2. Sensorineural Hearing Loss A pathology affecting the cochlea or the auditory nerve could lead to this kind of loss (i.e. congenital hearing loss and hearing loss due to old age). Some pathologies that lead to this type of hearing loss may be rectified by surgery or medication. In cases where the loss is not rectifiable, devices such as hearing aids and cochlear implants may be used to improve hearing.

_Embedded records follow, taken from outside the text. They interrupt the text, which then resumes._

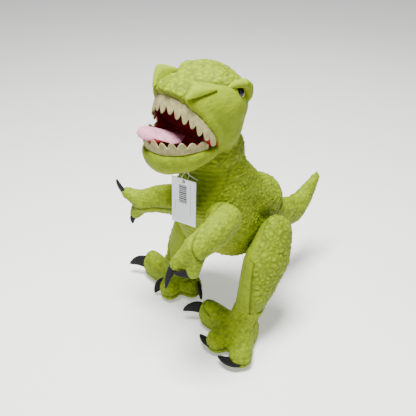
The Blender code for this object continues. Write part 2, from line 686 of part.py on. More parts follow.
# The plastic loop passes through the tag's hole, and its stem goes into the seam under the neck.
loop_rise = math.sqrt(LOOP_RADIUS**2 - LOOP_SETBACK**2)
loop_centre = TAG_PIVOT + Vector((0, LOOP_SETBACK, loop_rise))
loop = bpy.data.curves.new("tag_loop", "CURVE")
loop.dimensions = "3D"
loop.bevel_depth = LOOP_WIRE * MM
loop.bevel_resolution = 1
ring = loop.splines.new("POLY")
RING_POINTS = 20
ring.points.add(RING_POINTS - 1)
for n, point in enumerate(ring.points):
    angle = 2 * math.pi * n / RING_POINTS
    place = loop_centre + LOOP_RADIUS * Vector((0, math.cos(angle), math.sin(angle)))
    point.co = (*(place * MM), 1)
ring.use_cyclic_u = True
loop_curve = bpy.data.objects.new("loop_curve", loop)
guides.objects.link(loop_curve)
loop_mesh = bpy.data.meshes.new_from_object(loop_curve.evaluated_get(bpy.context.evaluated_depsgraph_get()))
bpy.data.objects.remove(loop_curve, do_unlink=True)
fastener = new_object("tag_loop", loop_mesh)
stem_start = loop_centre + Vector((0, LOOP_RADIUS, 0))
boolean(fastener, rod("tag_stem", stem_start, (TAG_PIVOT.x, -26, 272), LOOP_WIRE, segments=8), "UNION")
boolean(fastener, clearance(torso_form))
finish(fastener, "tag_fastener", CLEAR_PLASTIC, TAG_PIVOT)
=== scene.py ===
"""Stuffed toy dinosaur: plush skins, felt mouth, felt claws, eyes and a paper tag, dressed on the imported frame.

Lengths are millimetres from a working origin on the floor under the neck, as in the part's source, until a mesh
is placed: then they are metres in the row frame. The dinosaur faces -Y and its left side is +X.
A stuffed skin starts as a field, the distance to a string of ellipsoids; the skin is the surface where the field
is zero. The plush pattern, the wrinkles and the seams are then raised or sunk in that surface.
"""

from __future__ import annotations

import logging
import math
from dataclasses import dataclass, field
from enum import Enum
from itertools import product

import bpy
import numpy as np
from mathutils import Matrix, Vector


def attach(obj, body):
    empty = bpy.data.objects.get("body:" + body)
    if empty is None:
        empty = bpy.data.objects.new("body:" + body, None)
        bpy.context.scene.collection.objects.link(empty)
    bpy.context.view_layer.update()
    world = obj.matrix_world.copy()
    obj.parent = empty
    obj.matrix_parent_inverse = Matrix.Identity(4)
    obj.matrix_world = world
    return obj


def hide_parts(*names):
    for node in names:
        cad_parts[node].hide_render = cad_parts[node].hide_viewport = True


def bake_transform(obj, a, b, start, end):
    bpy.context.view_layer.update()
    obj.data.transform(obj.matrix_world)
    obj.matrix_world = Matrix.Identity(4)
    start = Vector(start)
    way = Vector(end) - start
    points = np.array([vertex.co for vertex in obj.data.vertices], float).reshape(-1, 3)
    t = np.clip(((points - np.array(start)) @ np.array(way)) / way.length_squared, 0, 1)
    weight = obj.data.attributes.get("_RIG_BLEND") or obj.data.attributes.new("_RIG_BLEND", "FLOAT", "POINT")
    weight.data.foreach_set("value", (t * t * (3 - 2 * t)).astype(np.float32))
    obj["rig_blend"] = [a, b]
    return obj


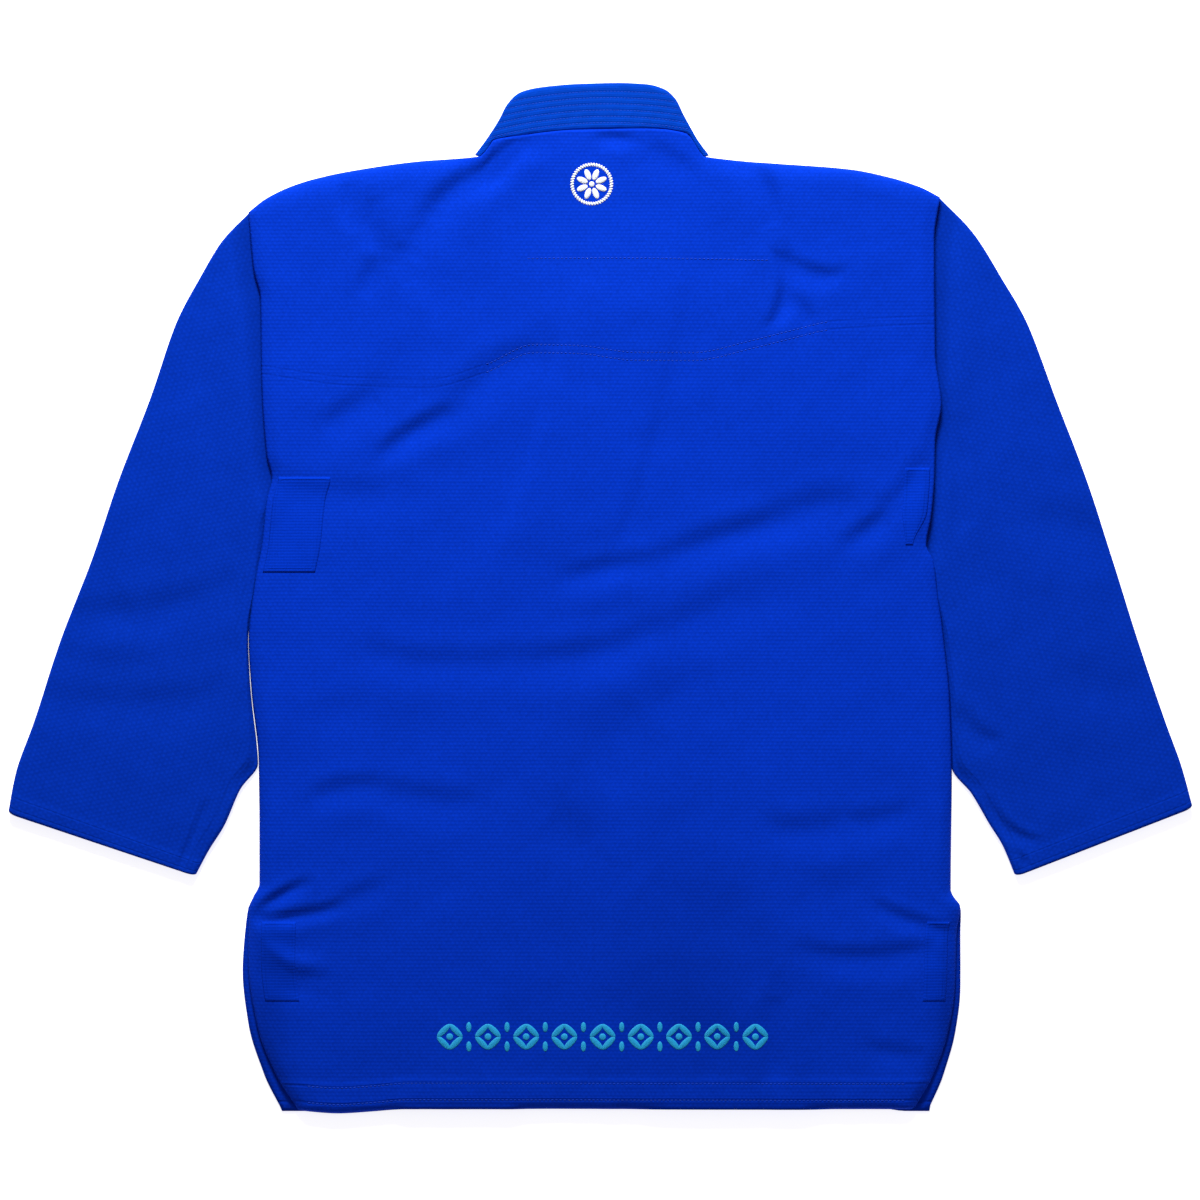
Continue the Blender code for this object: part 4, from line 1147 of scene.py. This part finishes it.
# Stage, light and camera

PHOTO_WIDTH = 1.056
CAMERA_HEIGHT = 3.0
PHOTO_CENTRE = (-0.0004, -0.0022)

floor_mesh = bmesh.new()
bmesh.ops.create_grid(floor_mesh, x_segments=1, y_segments=1, size=6)
floor_data = bpy.data.meshes.new("floor")
floor_mesh.to_mesh(floor_data)
floor_mesh.free()
floor = bpy.data.objects.new("floor", floor_data)
floor.location.z = -0.0003
bpy.context.scene.collection.objects.link(floor)
paper = bpy.data.materials.new("white_paper")
paper.use_nodes = True
paper_shader = paper.node_tree.nodes["Principled BSDF"]
paper_shader.inputs["Base Color"].default_value = (0.9, 0.9, 0.9, 1)
paper_shader.inputs["Roughness"].default_value = 0.9
paper_shader.inputs["Specular IOR Level"].default_value = 0.1
paper_shader.inputs["Emission Color"].default_value = (1, 1, 1, 1)
paper_shader.inputs["Emission Strength"].default_value = 0.7
floor_data.materials.append(paper)

world = bpy.data.worlds.new("studio")
bpy.context.scene.world = world
world.use_nodes = True
world.node_tree.nodes["Background"].inputs["Color"].default_value = (0.9, 0.86, 1, 1)
world.node_tree.nodes["Background"].inputs["Strength"].default_value = 0.3


def soft_box(name, place, size, power):
    light = bpy.data.lights.new(name, "AREA")
    light.shape = "SQUARE"
    light.size = size
    light.energy = power
    lamp = bpy.data.objects.new(name, light)
    lamp.location = place
    lamp.rotation_euler = (-Vector(place)).to_track_quat("-Z", "Y").to_euler()
    bpy.context.scene.collection.objects.link(lamp)


soft_box("key_light", (-0.2, 2.5, 1.35), 0.9, 172)
soft_box("fill_light", (1.5, -1.2, 2.4), 2.0, 6)

camera_data = bpy.data.cameras.new("camera")
camera_data.sensor_width = 36
camera_data.lens = 36 / 2 / (PHOTO_WIDTH / 2 / CAMERA_HEIGHT)
camera = bpy.data.objects.new("camera", camera_data)
camera.location = (*PHOTO_CENTRE, CAMERA_HEIGHT)
bpy.context.scene.collection.objects.link(camera)
bpy.context.scene.camera = camera
bpy.context.scene.view_settings.view_transform = "Standard"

3. Mixed Hearing Loss Mixed loss is the combination of conductive and sensorineural hearing loss. The conductive component of the hearing loss may be rectified medically (or surgically). The sensorineural component may not be rectifiable medically (or surgically). In such cases depending on the severity of the hearing loss, hearing aids are recommended to improve hearing sensitivity.

 

Audiological Tests
Various kinds of audiological tests are used to detect and differentiate between types of hearing loss. There are tests available to suit almost all age groups. These tests are designed using puretones, noise and speech as signals. Besides pure tone audiometry and speech audiometry, there are different kinds of procedures used in the field of audiology. Impedance audiometry is one of the special procedures used to detect and differentiate middle ear and inner ear pathologies. It is an objective and automated test conducted with an instrument called as an Immittance meter. Another special procedure is Brain Stem Evoked Response Audiometry (BSERA). This is also an objective and automated test conducted to differentiate between types of hearing loss and to locate the site of the lesion. BSERA is also widely used for research purposes. These tests are administered and interpreted by an audiologist.

 

Rehabilitation
Besides administration and interpretation of audiological tests, an audiologist also plays a major role in rehabilitation of patients with hearing problems. Hearing aids, sign language, speech reading, total communication methods are used in rehabilitation. The audiologist also plays an important role in auditory training for the post-surgical cases of cochlear implants. Auditory training helps the patient obtain the best possible results from their aids.

 

Hearing Aids
There are three kinds of hearing aids.

1. Body level hearing aids

2. Behind the ear hearing aids (BTE)

3. In the ear hearing aids (ITE)

Body level aids are becoming less frequent. BTEs and the ITEs are commonly used. Hearing aids are prescribed based on the degree and type of hearing loss. Communication significantly improves as the hearing of an individual is enhanced by the use of hearing aids. In some cases, strategies like speech reading are also combined with the use of hearing aids to facilitate better communication. Hearing loss caused due to aging is called presbycusis. Hearing aids play a major role in improving hearing sensitivity for individuals with presbycusis. Depending on the degree and type of hearing loss and the speech audiometry test results, hearing aids are recommended. Cochlear implants are also successfully used in some cases. /font>

 

Early Intervention
An audiologist also plays an important role in early intervention of hearing loss. Research has shown that early detection and rehabilitation of hearing loss leads to better development of speech and language abilities of the child. In children with hearing loss, where hearing aids are not beneficial, methods like sign language, speech reading, total communication methods etc. are employed to develop communicative abilities of the children. Recent developments like cochlear implants are also used and seem to be effective.